Let’s say that sales order numbers are stored in three formats in our imaginary system. You’ve just seen two of them. The third is in a shipments table. We don’t like the way our ERP handles shipping, so we use someone else’s shipping software, and it has a spot for an eight-character sales order number.
create table shipments ( ID dec(7), Date date, Carrier char(3), SalesOrd char(8), primary key (ID)); create index shipment1 on shipments (cast (SalesOrd as dec(8))); insert into shipments values ( 184, '2021-07-15', 'ABC', '00000320'), ( 185, '2021-07-15', 'ABC', '00000322');
Here’s a join between shipments and sales order headers.
select sh.ID, sh.Date, sh.Carrier, so.OrderNbr, so.CustomerID, so.DueDate from shipments as sh left join sordh as so on sh.SalesOrd = so.OrderNbr order by sh.ID;
|Shipment ID||Ship date||Carrier||Sales order||Customer ID||Due date|
All is well and good. There are no expressions in that join. Or are there? The sales order number is five digits in one table and eight characters in the other. There is an implicit conversion.
OK, so back to the cross-reference table. Let’s create a table that has one row per sales order. Each row has the sales order number in the three formats that we use.
create table soxref ( OrderNbr dec(5), OrderC8 char(8), OrderC5 char(5), primary key (OrderNbr)); create index soxref1 on soxref (OrderC8); create index soxref2 on soxref (OrderC5); insert into soxref values ( 320, '00000320', '00320'), ( 321, '00000321', '00321'), ( 322, '00000322', '00322');
Let’s look at that shipments join again.
select sh.ID, sh.Date, sh.Carrier, so.OrderNbr, so.CustomerID, so.DueDate from shipments as sh left join soxref as x on sh.SalesOrd = x.OrderC8 left join sordh as so on x.OrderNbr = so.OrderNbr order by sh.ID;
|Shipment ID||Ship date||Carrier||Sales order||Customer ID||Due date|
Adding the cross-reference table to the query removed all data conversions from the joins.

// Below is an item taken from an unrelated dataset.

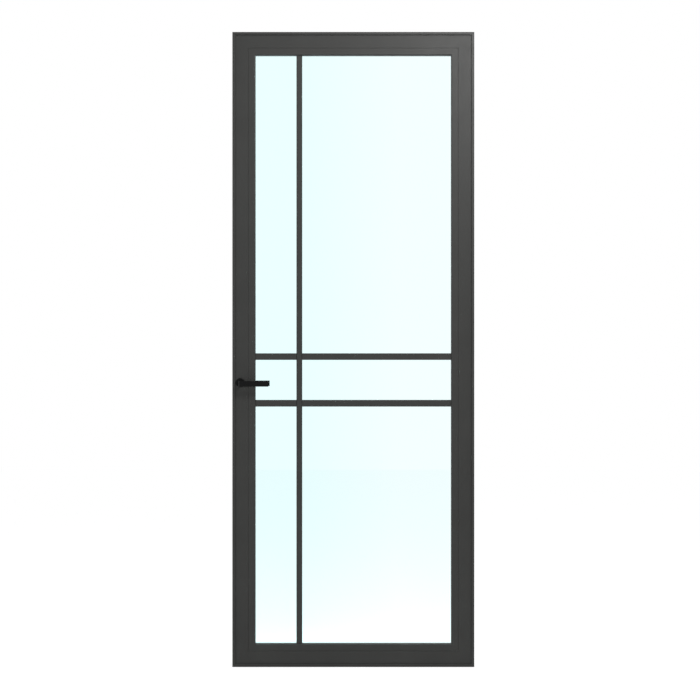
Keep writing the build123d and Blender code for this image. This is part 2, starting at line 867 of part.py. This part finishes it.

But, is there really a need for a cross-reference table? We indexed the sales order column in each table. Isn’t that enough?
Yes, it is. But creating the cross-reference, in addition to eliminating the data conversions, opens up some other possibilities.
One, we can duplicate frequently-requested data from the other tables into the cross reference. For example, suppose it is very common to include customer number in queries. We might add customer number to the cross reference to eliminate the need to include the sales order header in a query when no other header columns are needed. I don’t advocate this technique. I try to adhere strongly to normalization to keep anomalies out of the database. However, if used properly, duplication can be effective.
Two, we can add additional columns that are functionally dependent on order number, but don’t have a place in the database. In this example, the sales order header comes from a software vendor. Unless this vendor has a way for us to add our own data to the database, it would probably be a mistake for us to add additional fields to the SORDH table. We could add our own data to the cross reference instead.
This brings me to a really good example. In some of the shops where I’ve worked there was a calendar file, also called a date dimension file. Such a file (or table) has one record (row) for each day. The file has fields (columns) for all kinds of values, such as:
- the date in various date formats and data types
- day of the week in one or more formats
- flags that indicate whether the date is a work day, weekend day, holiday, and so forth
- the value returned by the DAYS function
- the first and last days of the month
- accounting period information
- and so on
Here’s the definition of a simple calendar table.
create or replace table Calendar ( BaseDate date, YYMD numeric(8), MDY_Edited char(8), MDYY_Edited char(10), MDY numeric(6), MDYY numeric(8), DayOfWeek numeric(1), DOWAbbr char(3), DayOfWeekName varchar(9), primary key (BaseDate)); create index Calendar1 on Calendar (yymd);
Here are a few rows by way of example.
|BaseDate||YYMD||MDY Edited||MDYY Edited||MDY||MDYY||Day||Abbrev||Day name|
Using such a table removes date-conversion functions from queries, not only in the JOIN clause, but also in the SELECT, WHERE, and perhaps other clauses.
When I started work on this article a few months ago, I intended to devote a good bit of space to this example because of the usefulness of having a table of dates in the database. However, in the meantime, Kent Milligan published an article on this topic on his blog. Rather than repeat what he’s said, let me refer you to his article for more information about joining with a calendar table. While I’m at it, let me encourage you to subscribe to Kent’s blog if you haven’t done so already.
I’d also like to refer you to this article, in which Aaron Bertrand writes about using a calendar table in a Microsoft SQL Server database. He goes wild with the possibilities.
But back to the topic at hand. Using expressions to join tables certainly works. The query engine is powerful and can retrieve the results you need. I’m not saying that you should never join with expressions. If performance is acceptable, then leave the query alone and find a more useful task to spend your time on.
And if performance is unacceptable, but creating an index is out of the question, hold your nose and let the query run.